United Nations Office on Drugs and Crime (UNODC)

The UN Office on Drugs and Crime (UNODC) has developed a software programme: MLA Request Writer Tool. It is intended to be a simple tool to assist States to draft requests with a view to facilitate and strengthen international cooperation.

The drafting tool guides casework practitioners through requests with a series of templates. Caseworkers fill in the various data fields and select drop-down menus in each template in order to make requests. When completed, the programme will automatically generate a correct, complete and effective request. The programme also gives access to relevant multilateral, bilateral and regional treaties and agreements and national laws and includes a case management tracking system for incoming and outgoing mutual legal assistance requests.

The tool is available on written request to the United Nations Office on Drugs and Crime, Legal Advisory Programme, Post Office Box 500, A-1400, Vienna, Austria

The UNODC web-site contains helpful information on drafting MLA requests.
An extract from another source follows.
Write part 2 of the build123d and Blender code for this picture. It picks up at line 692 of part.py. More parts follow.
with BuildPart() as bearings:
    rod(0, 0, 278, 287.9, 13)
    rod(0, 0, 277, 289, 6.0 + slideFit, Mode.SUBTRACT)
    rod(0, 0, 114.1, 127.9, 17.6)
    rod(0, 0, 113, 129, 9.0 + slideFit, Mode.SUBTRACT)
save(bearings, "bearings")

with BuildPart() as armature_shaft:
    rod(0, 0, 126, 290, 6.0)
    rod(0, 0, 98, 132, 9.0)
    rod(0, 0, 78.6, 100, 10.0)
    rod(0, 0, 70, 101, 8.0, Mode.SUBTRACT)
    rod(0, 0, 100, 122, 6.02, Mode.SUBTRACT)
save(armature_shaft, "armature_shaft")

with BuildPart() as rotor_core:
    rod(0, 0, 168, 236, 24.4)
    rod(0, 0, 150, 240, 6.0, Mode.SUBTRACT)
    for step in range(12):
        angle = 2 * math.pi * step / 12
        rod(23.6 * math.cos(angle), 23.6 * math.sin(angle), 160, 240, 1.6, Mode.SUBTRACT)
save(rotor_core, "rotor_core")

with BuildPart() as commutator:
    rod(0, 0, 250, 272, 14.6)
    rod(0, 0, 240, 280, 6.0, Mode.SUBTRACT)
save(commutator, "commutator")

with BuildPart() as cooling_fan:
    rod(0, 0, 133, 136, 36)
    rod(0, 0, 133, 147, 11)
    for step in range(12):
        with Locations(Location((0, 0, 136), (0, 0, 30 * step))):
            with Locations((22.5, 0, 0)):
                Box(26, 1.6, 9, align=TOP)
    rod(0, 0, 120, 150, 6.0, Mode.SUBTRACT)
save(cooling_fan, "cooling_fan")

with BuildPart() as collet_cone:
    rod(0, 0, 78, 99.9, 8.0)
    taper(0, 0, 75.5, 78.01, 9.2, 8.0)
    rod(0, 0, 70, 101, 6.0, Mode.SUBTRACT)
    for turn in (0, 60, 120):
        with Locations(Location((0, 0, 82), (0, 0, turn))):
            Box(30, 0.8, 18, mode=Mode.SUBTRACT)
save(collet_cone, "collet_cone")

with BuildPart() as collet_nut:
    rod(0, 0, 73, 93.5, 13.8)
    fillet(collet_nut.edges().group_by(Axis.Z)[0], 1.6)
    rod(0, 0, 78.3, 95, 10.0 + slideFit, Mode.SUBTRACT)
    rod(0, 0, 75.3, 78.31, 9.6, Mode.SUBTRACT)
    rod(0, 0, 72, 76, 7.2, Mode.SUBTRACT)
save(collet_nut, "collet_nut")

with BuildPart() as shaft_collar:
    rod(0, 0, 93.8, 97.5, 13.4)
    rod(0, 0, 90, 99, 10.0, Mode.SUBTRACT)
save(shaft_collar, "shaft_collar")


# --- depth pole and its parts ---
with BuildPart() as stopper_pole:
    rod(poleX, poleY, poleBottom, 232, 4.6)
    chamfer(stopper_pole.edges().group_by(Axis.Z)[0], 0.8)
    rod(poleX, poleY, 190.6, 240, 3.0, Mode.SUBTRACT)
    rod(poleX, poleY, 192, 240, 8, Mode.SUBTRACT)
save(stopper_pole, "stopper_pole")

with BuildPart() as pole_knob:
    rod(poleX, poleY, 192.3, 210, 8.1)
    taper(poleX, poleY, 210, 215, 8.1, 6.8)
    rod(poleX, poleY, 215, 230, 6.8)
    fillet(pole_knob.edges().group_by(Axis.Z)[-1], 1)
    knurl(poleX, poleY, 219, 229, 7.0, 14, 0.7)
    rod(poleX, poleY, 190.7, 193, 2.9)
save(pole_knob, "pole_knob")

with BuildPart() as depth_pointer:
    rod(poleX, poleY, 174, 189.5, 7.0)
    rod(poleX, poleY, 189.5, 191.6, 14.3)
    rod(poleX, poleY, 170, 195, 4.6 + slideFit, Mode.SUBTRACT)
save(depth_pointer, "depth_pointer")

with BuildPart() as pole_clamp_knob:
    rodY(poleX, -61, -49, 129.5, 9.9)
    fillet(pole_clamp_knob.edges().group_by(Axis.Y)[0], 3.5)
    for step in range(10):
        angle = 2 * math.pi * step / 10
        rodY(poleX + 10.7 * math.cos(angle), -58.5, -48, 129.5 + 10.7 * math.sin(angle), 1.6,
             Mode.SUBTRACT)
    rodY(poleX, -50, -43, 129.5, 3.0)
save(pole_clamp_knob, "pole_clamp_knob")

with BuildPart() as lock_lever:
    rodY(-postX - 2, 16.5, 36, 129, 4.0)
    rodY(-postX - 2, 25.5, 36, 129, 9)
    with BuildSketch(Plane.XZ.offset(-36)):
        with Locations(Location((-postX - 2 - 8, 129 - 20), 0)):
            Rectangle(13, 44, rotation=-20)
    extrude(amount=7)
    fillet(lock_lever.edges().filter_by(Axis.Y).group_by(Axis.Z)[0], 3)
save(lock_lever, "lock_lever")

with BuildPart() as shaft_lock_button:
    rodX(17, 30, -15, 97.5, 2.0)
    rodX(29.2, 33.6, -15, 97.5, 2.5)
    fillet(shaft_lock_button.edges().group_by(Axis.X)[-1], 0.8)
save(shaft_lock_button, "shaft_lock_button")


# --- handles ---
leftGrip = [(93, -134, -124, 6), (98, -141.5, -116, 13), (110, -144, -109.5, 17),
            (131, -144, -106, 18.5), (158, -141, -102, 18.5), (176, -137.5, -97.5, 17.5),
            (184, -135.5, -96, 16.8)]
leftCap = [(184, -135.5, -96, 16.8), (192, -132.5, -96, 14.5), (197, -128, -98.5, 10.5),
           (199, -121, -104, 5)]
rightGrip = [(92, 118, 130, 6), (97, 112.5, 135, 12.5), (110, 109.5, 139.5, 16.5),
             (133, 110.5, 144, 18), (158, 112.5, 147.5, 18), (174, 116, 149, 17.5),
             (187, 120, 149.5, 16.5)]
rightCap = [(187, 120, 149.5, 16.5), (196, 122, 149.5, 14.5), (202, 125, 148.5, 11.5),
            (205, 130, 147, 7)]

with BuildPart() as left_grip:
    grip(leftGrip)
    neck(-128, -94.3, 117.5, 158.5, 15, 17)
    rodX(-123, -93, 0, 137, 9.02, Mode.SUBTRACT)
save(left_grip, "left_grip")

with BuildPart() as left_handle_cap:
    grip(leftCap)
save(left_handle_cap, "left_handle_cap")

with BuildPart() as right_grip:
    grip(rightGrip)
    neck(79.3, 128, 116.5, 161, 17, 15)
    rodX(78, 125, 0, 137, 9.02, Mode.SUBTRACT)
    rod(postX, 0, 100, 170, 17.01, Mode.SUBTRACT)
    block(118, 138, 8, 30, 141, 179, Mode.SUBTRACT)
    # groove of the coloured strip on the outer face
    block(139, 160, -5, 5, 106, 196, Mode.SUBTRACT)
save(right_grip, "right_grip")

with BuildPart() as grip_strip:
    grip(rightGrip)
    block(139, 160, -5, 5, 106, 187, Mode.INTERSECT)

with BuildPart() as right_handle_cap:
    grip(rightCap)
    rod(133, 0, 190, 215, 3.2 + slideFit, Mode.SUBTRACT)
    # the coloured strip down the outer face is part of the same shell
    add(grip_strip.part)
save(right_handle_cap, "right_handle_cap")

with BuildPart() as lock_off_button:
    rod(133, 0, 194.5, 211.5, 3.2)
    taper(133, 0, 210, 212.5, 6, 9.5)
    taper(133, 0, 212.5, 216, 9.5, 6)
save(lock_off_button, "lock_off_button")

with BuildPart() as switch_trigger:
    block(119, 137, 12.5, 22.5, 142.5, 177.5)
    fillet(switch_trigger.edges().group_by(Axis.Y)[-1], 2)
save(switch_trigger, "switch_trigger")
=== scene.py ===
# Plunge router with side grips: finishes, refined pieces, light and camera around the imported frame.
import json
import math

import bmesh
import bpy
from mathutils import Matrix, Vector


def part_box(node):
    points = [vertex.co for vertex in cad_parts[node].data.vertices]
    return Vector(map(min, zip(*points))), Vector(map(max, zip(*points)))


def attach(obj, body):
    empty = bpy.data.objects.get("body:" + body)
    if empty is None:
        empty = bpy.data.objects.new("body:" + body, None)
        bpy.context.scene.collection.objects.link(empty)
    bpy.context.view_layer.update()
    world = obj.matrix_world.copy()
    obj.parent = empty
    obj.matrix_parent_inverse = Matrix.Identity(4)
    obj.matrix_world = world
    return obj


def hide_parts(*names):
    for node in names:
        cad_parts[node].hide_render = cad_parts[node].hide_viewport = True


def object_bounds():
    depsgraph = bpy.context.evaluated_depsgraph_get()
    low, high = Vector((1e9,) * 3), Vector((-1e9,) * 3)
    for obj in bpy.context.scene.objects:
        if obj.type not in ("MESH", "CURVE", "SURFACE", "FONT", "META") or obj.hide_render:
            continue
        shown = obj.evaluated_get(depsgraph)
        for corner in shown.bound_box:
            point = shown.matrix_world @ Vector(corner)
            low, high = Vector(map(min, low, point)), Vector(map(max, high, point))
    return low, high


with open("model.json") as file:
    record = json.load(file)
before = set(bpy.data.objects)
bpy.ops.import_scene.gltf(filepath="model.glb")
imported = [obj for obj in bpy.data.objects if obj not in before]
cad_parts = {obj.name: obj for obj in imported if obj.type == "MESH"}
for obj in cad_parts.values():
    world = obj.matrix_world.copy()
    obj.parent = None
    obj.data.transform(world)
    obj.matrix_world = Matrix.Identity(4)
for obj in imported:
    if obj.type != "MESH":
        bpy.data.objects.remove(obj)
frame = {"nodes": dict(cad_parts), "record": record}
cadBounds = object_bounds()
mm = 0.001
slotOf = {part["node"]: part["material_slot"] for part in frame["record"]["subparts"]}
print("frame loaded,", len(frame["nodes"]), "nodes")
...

It has a specific page on the MLA Request Writer Tool at

Concluding remarks

We emphasise a few key points that run throughout this paper:

  • try to discuss an intended request for mutual legal assistance with the receiving state before issuing it – doing so significantly increases the likelihood of making a request that complies with their needs and will be dealt with efficiently;
  • make requests early, execution sometimes takes time; be clear and precise;
  • tell the receiving state what you need, by when and in what format;
  • where mutual legal assistance may not be efficient, consider whether the information you need or the objectives you have will be more quickly met by either an informal request for assistance or through civil proceedings.